Pensando allo spazio, Fontana cercò di esplorare nella sua arte alcune delle nozioni più ampie sollevate da queste scoperte. Per Fontana, i fori e le perforazioni irregolari sulla tela – che creano una sorta di superficie lunare – non solo infrangono il piano dell’immagine, ma aprono anche dei portali attraverso i quali lo spettatore può accedere a un nuovo concetto di spazio. In un momento in cui i progressi tecnologici stavano distruggendo le visioni dell’universo che erano state a lungo diffuse, Fontana riteneva che questa nuova comprensione dello spazio e della materia avesse dato alla spiritualità un nuovo contesto, proclamando: “Oggi è certo, perché l’uomo parla di miliardi di anni da raggiungere, e allora, ecco il vuoto, l’uomo è ridotto a niente… L’uomo diventerà come Dio, diventerà spirito”. La decisione di inserire queste perforazioni in una forma a uovo potrebbe essere stata implicitamente associata all’idea di rigenerazione, rinascita e cosmo.

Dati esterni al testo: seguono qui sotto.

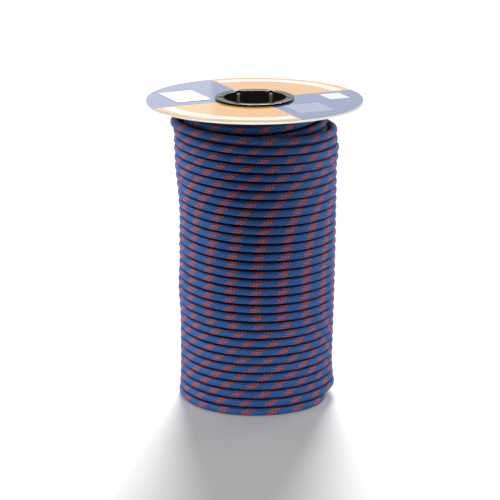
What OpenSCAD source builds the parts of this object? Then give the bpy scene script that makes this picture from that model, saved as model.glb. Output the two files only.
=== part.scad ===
// Reel of dynamic climbing rope: a cardboard core tube with one pressboard flange,
// plastic spindle hubs and a kernmantle rope wound round it in layers.
// It stands upright on the open end of the tube. Millimetres, +Z up, floor at z = 0,
// reel axis on the Z axis, front at -Y. Turns descend from left to right across the front.

/* [Reel] */
// Height from the floor to the flange's underside
reel_h = 337; // [250:1:342]
// Flange diameter
flange_d = 240; // [210:1:300]
// Flange thickness
flange_t = 2.6; // [1.5:0.1:5]
// Clearance between the flange's hole and the hub sleeve, on the diameter
flange_hole_clear = 1; // [0.4:0.1:2]

/* [Core tube] */
// Bore diameter of the core tube
tube_bore_d = 76.4; // [66:0.2:80]
// Wall of the core tube
tube_wall = 12.3; // [6:0.1:16]

/* [Hubs] */
// Diameter of the hub's collar
collar_d = 87; // [81:0.5:98]
// Thickness of the hub's collar
collar_t = 2.2; // [1.5:0.1:4]
// Chamfer on the collar's outer edge
collar_chamfer = 0.6; // [0.2:0.1:1]
// Wall of the hub's sleeve
sleeve_wall = 3.9; // [2:0.1:6]
// Depth of the sleeve below its collar
sleeve_len = 32; // [15:1:60]
// Press clearance between the sleeve and the tube, on the radius
sleeve_fit = 0.1; // [0.05:0.05:0.3]
// Number of slots that part the sleeve into fingers
finger_slots = 6; // [4:1:8]
// Width of each slot
slot_w = 6; // [3:0.5:7]
// Share of the collar's rim, outside the sleeve, that each slot runs into
slot_reach = 0.28; // [0.1:0.02:0.6]
// Taper at the sleeve's leading end
sleeve_taper = 1.2; // [0.4:0.1:1.8]

/* [Label] */
// Bare edge of the flange left round the printed paper label
label_margin = 0.6; // [0.4:0.1:20]
// Thickness of the label
label_t = 0.3; // [0.1:0.05:0.5]
// Turn of the label about the reel's axis
label_turn = 25; // [0:1:90]
// Gap between the hub's collar and the blank write-on sticker
sticker_hub_gap = 7.8; // [4:0.2:16]
// Gap between the sticker and the label's outer edge
sticker_edge_gap = 14.2; // [8:0.2:20]
// Width of the blank write-on sticker
sticker_w = 40; // [20:1:42]
// Thickness of the sticker
sticker_t = 0.2; // [0.1:0.05:0.4]
// Bearing of the sticker's centre from the label's own axis
sticker_bearing = 146; // [120:1:150]

/* [Rope] */
// Rope diameter
rope_d = 9.2; // [8.6:0.1:9.8]
// Gap between neighbouring turns of the outer layer
turn_gap = 0.65; // [0.62:0.01:1]
// Number of layers wound on the tube
layers = 4; // [3:1:4]
// Rise of the centreline from one layer to the next
layer_step = 8.55; // [8:0.05:10]
// Loose fit of the wound rope round the tube
tube_fit = 0.5; // [0.4:0.1:1]

/* [Outer layer] */
// Growth of the outer layer's radius from the lowest turn to the highest
top_flare = 4.2; // [0:0.1:6]
// Extra radius of the lowest turn
foot_flare = 2; // [0:0.1:3]
// Slope of the lowest turn to the level, falling to the right
foot_slope = -0.03; // [-0.04:0.005:0]
// Slope of the highest turn to the level, falling to the right
head_slope = 0.03; // [0:0.005:0.04]
// Extra radius where the first outer turn comes out over the layer below
bulge = 4.5; // [0:0.1:6]

/* [Free end] */
// Bearing at which the lowest turn dives inwards, from the front towards the right
dive_bearing = 50; // [30:1:60]
// Arc that the dive takes
dive_arc = 34; // [28:1:40]
// Arc spanned by the straight end of the rope
end_arc = 19; // [18:1:22]
// Length of the shrink band on the rope's end
band_len = 18; // [10:1:20]
// Wall of the shrink band
band_wall = 0.45; // [0.3:0.05:0.8]
// Gap between the band and the rope
band_clear = 0.05; // [0.02:0.01:0.1]
// Length of the heat-sealed tip
tip_len = 3; // [2:0.5:5]

/* [Start of the winding] */
// Width of the tape that holds the rope's start on the tube
tape_w = 50; // [20:1:80]
// Thickness of that tape
tape_t = 0.2; // [0.1:0.05:0.3]
// Height of the tape's lower edge
tape_z = 12; // [5:1:60]

/* [Hidden] */

$fn = 96;
eps = 0.01;                     // overshoot of a cut past the face it opens
root = 1;                       // depth to which an added block runs into its own piece
seat = 0.3;                     // gap between soft surfaces that rest on each other
rings = 20;                     // sections of the rope in one turn
sides = 6;                      // sides of the rope's section
foot_turns = 4;                 // turns over which the foot's extra radius dies away
tip_room = 9;                   // arc left free past the rope's straight end

tube_r = tube_bore_d / 2 + tube_wall;
bore_r = tube_bore_d / 2 - sleeve_fit - sleeve_wall;
flange_hole_r = tube_bore_d / 2 + flange_hole_clear / 2;
flange_top = reel_h + flange_t;
label_top = flange_top + label_t;
label_r = flange_d / 2 - label_margin;
sticker_len = label_r - collar_d / 2 - sticker_hub_gap - sticker_edge_gap;
sticker_mid = collar_d / 2 + sticker_hub_gap + sticker_len / 2;

// The rope's section is a hexagon as large in area as the round rope, flat above and below.
rope_r = rope_d / 2;
ring_r = rope_r * sqrt(PI / (3 * sqrt(3) / 2));
ring_half_h = ring_r * cos(180 / sides);
pitch = rope_d + turn_gap;

// Centreline radii: the outer layer at its narrowest and widest, and the layer under it.
outer_r = tube_r + rope_r + (layers - 1) * layer_step;
outer_top_r = outer_r + top_flare;
chord_dip = outer_top_r * (1 - cos(180 / rings));
under_r = outer_top_r - 2 * ring_r - tube_fit;
shelf_r = under_r - ring_r - chord_dip - seat;
core_foot_r = outer_r - ring_r - chord_dip - seat;
core_head_r = min(outer_top_r - ring_r - chord_dip - seat, core_foot_r + top_flare);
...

Oggi i Concetti spaziali, La fine di Dio rappresentano un’incarnazione non solo dell’opera di Fontana, ma anche del movimento dello Spazialismo in generale, di cui Fontana è stato fondatore e figura di riferimento. Lo Spazialismo gli ha permesso di ridefinire il concetto di pittura, rompendo la superficie della tela per esplorare lo spazio come concetto sia fisico che psicologico. Fontana ha perforato la tela per la prima volta nel 1949, colpendo una superficie monocromatica altrimenti ininterrotta. Passando prima per i buchi, i tagli e gli olii, i suoi colpi divennero sempre più viscerali e corporei, rompendo non solo la tela stessa, ma anche il tradizionale confine tra pittura e scultura stabilendo una nuova dimensione del fare arte. Per la loro importanza, altre opere della serie sono conservate in prestigiose collezioni museali, tra cui il Metropolitan Museum of Art di New York, il Museo Nacional Centro de Arte Reina Sofía di Madrid e il Centre Pompidou di Parigi.